Monday, April 18, 2005

MrSears aka Drug kingpin

Like most of the free world at one time or another, I spent this weekend in the midst of a 5-day cold. Can't breathe, can't sleep.......pretty much worthless. So I hop in the green hornet and head to my local connection (aka Walgreens). After crusing the different aisles, I've accrued my necessary fix: Some alleve, Sudafed cold and sinus, Vicks cough syrup and the industrial size bottle of Niquil. I'm good to go. As I suffer through the gridlock that is Walgreen's customer service I finally make it to the counter. I throw down a pair of Andrew Jackson's awaiting my goodies. But its never that easy is it? I'm informed by the friendly staff that I will not be allowed to purchase all four items at one time.

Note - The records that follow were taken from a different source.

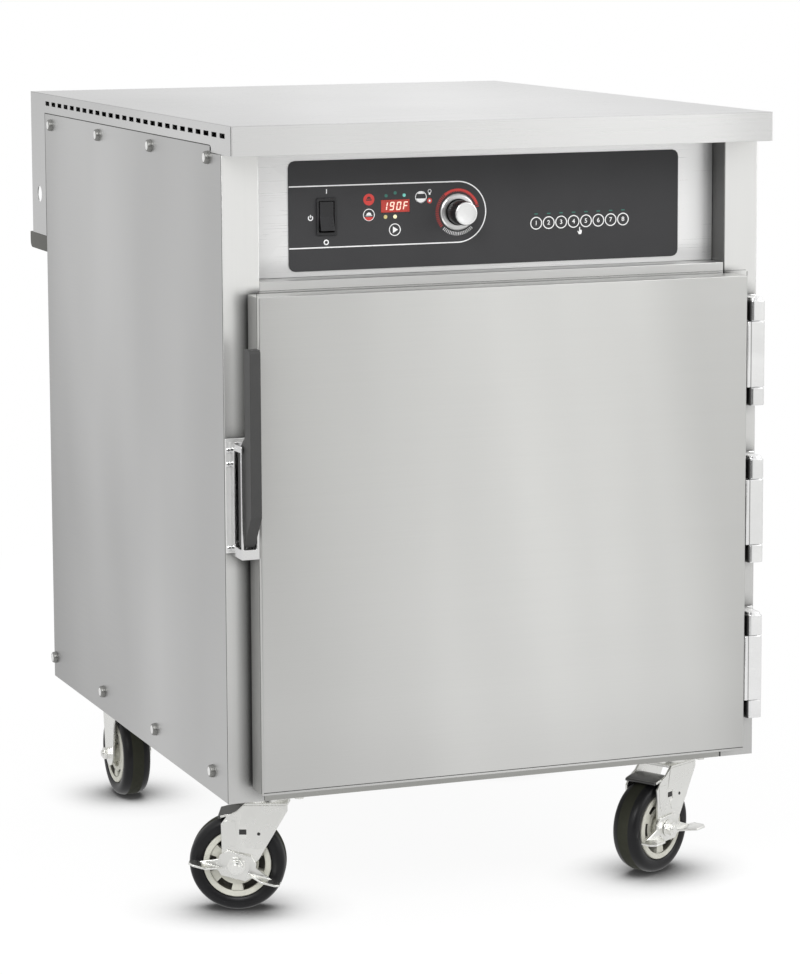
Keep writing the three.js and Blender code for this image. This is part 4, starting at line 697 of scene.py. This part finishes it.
repeatTree, repeatIds = makeRepeatTree()
unturned = {"Step": (0.0, 0.0, 0.0), "From": 0.0, "Turn": 0.0}


def rowOf(count, first, step=(0, 0, 0), **turns):
    x, y, z = first
    return {"Count": count, "First": (x * mm + middleX, y * mm, z * mm), "Step": tuple(v * mm for v in step), **turns}


def repeated(name, rows, pattern, material, body, replaced=(), smooth=32):
    patternMesh = bpy.data.meshes.new(name + "Pattern")
    pattern.normal_update()
    pattern.to_mesh(patternMesh)
    pattern.free()
    one = bpy.data.objects.new(name + "Pattern", patternMesh)
    host = bpy.data.objects.new(name + "Host", bpy.data.meshes.new(name + "Host"))
    scene.collection.objects.link(one)
    scene.collection.objects.link(host)
    joined = bmesh.new()
    for row in rows:
        modifier = host.modifiers.new("repeat", "NODES")
        modifier.node_group = repeatTree
        for label, value in {**unturned, **row, "Piece": one, "Material": finish[material]}.items():
            modifier[repeatIds[label]] = value
        host.update_tag()
        bpy.context.view_layer.update()
        made = bpy.data.meshes.new_from_object(host.evaluated_get(bpy.context.evaluated_depsgraph_get()))
        joined.from_mesh(made)
        bpy.data.meshes.remove(made)
        host.modifiers.remove(modifier)
    bpy.data.objects.remove(host)
    bpy.data.objects.remove(one)
    showPiece(name, joined, body, [material], replaced, smooth)


print("helpers ready")


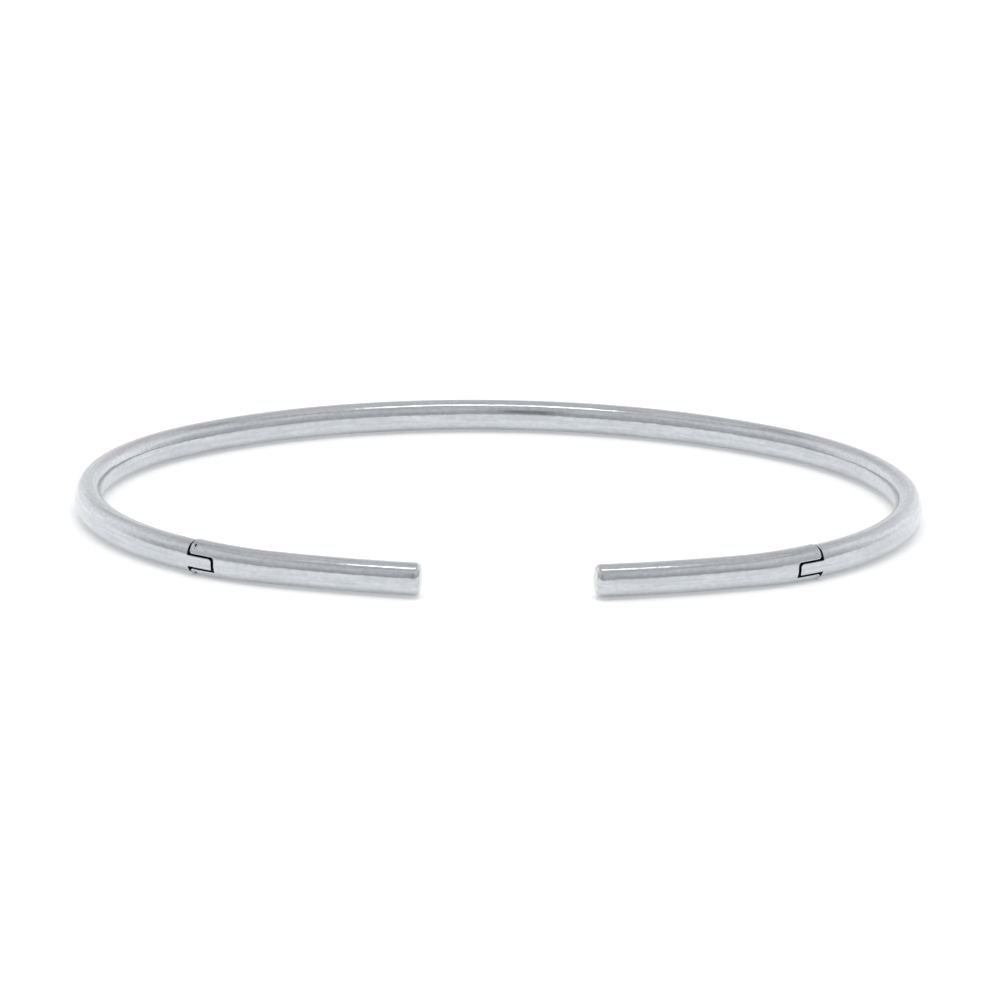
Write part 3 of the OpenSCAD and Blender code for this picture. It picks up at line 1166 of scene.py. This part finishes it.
@dataclass(frozen=True)
class Studio:
    """Pale floor, soft light all round, and the camera."""

    floor_size: float = 4.0
    floor_tone: float = 0.90
    floor_glow: float = 0.23
    room: float = 0.66
    front_wall: float = -0.12
    side_foot: float = -0.06
    side_walls: float = 0.24
    back_wall: float = 0.22
    back_corners: float = 0.85
    ceiling_line: float = -0.16
    person_shade: float = 0.55
    light_tint: tuple[float, float, float] = (0.985, 0.99, 1.0)
    boxes: tuple[SoftBox, ...] = (
        SoftBox("overhead_strip", (0.02, -0.17, 1.0), (0.68, 0.11), 3.6),
        SoftBox("floor_fill", (0.0, 0.0, 1.2), (1.0, 1.0), 1.35, in_metal=False),
    )
    distance: float = 0.450
    elevation: float = math.radians(14.65)
    turn: float = math.radians(1.9)
    roll: float = -0.0174
    lens_ratio: float = 5.945
    target: tuple[float, float, float] = (0.0, -0.000892, 0.0013)
    shift: tuple[float, float] = (0.0014, -0.0041)

    def floor(self) -> Piece:
        """Makes the floor as a level grid with a plain pale finish."""
        line = np.linspace(-self.floor_size / 2, self.floor_size / 2, 9)
        grid = np.stack([*np.meshgrid(line, line, indexing="ij"), np.zeros((9, 9))], -1)
        made = stand_up("floor", fill([grid]))
        paint = bpy.data.materials.new("pale_floor")
        paint.use_nodes = True
        tree = paint.node_tree
        tree.nodes.clear()
        white = (1.0, 1.0, 1.0, 1.0)
        add_node_output(tree, add_node(tree, "ShaderNodeBsdfPrincipled", {},
                                       {"Base Color": (*(self.floor_tone,) * 3, 1.0),
                                        "Roughness": 0.55, "Specular IOR Level": 0.2,
                                        "Emission Color": white,
                                        "Emission Strength": self.floor_glow}))
        made.data.materials.append(paint)
        return made

    def sky(self) -> None:
        """Lights the room from its walls and ceiling.

        With (x, y, z) the direction looked in, the tone is
        room + front_wall * step(-y) * low(z) + x^2 * (side_foot * low(z) + side_walls * high(z))
        + back_wall * step(y) * low(z)
        + back_corners * x^2 * max(y, 0) * low(z) + ceiling_line * band(z) * side(x), less a dim
        patch where the photographer stands, to the left of the camera.
        """
        world = bpy.data.worlds.new("soft_room")
        bpy.context.scene.world = world
        world.use_nodes = True
        tree = world.node_tree
        tree.nodes.clear()
        way = add_node(tree, "ShaderNodeTexCoord", {}, {}, "Generated")
        x, y, z = (add_node(tree, "ShaderNodeSeparateXYZ", {}, {0: way}, axis) for axis in "XYZ")
        front, ahead = y * -1.0, y.maths("MAXIMUM", y, 0.0)
        tone = self.room + self.front_wall * (step(front, 0.3, 0.8) * (1.0 - step(z, 0.02, 0.55)))
        tone = tone + (x * x) * (self.side_foot * (1.0 - step(z, 0.05, 0.35))
                                 + self.side_walls * step(z, 0.25, 0.60))
        tone = tone + self.back_wall * (step(y, 0.2, 0.8) * (1.0 - step(z, 0.20, 0.50)))
        tone = tone + self.back_corners * (x * x * ahead * (1.0 - step(z, 0.50, 0.80)))
        line = step(z, 0.74, 0.78) * (1.0 - step(z, 0.82, 0.86)) * step(x * x, 0.03, 0.12)
        tone = tone + self.ceiling_line * line
        person = (step(x, -0.30, -0.22) * (1.0 - step(x, -0.05, 0.03))
                  * step(z, 0.10, 0.16) * (1.0 - step(z, 0.50, 0.60)) * step(front, 0.4, 0.6))
        tone = tone * (1.0 - self.person_shade * person)
        back = add_node(tree, "ShaderNodeBackground", {},
                        {"Color": (*self.light_tint, 1.0), "Strength": tone})
        end = tree.nodes.new("ShaderNodeOutputWorld")
        tree.links.new(back.link, end.inputs["Surface"])

    def camera(self) -> Piece:
        """Places the camera by its distance, elevation, turn and roll about the target.

        Returns:
            The camera, set as the scene's.
        """
        ce, se = math.cos(self.elevation), math.sin(self.elevation)
        ct, st = math.cos(self.turn), math.sin(self.turn)
        ahead = Vector((ce * st, ce * ct, -se))
        right = Vector((ct, -st, 0.0))
        above = right.cross(ahead)
        c, s = math.cos(self.roll), math.sin(self.roll)
        across, upright = c * right - s * above, s * right + c * above
        data = bpy.data.cameras.new("camera")
        data.sensor_width, data.lens = 36.0, 36.0 * self.lens_ratio
        data.shift_x, data.shift_y = self.shift
        data.clip_start, data.clip_end = 0.01, 20.0
        made = bpy.data.objects.new("camera", data)
        turn = Matrix((across, upright, -ahead)).transposed()
        place = Vector(self.target) - ahead * self.distance
        made.matrix_world = Matrix.Translation(place) @ turn.to_4x4()
        bpy.context.scene.collection.objects.link(made)
        bpy.context.scene.camera = made
        return made

    def build(self) -> None:
        """Makes the whole studio and sets plain tone mapping."""
        self.camera()
        self.floor()
        self.sky()
        for box in self.boxes:
            box.build()
        bpy.context.scene.view_settings.view_transform = "Standard"


def main() -> None:
    """Builds the studio and every piece, dresses them and reports each."""
    logging.basicConfig(level=logging.INFO, format="%(name)s: %(message)s")
    Studio().build()
    wire = Wire()
    metals = {metal: metal.value.material() for metal in Metal}
    hinge_kinds = (HingeBlock, Fork, TipBar, HingePin, Plunger, Spring)
    for part in [Band(wire)] + [kind(wire, side) for side in Side for kind in hinge_kinds]:
        piece = part.build()
        part.dress(piece, metals)
        log.info("%s: %d faces", piece.name, len(piece.data.polygons))


if __name__ == "__main__":
    main()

Some "little-known" codicil in the Walgreens policy manual is preventing me from purchasing all of my items. Apparently they think I'm starting a Meth lab. Fortunately while strictly enforcing their policy they still allow me to get three items on this purchase....then come back 5 seconds later and get the fourth. Beautiful...that's a well-written policy.......I struggle home and take two shots of Niquil and fall into a drug-induced haze......peaceful sleep at last.

1 Comments:

Blogger ekimniroc said...

hey kingpin--you in jail or you got nothing to say?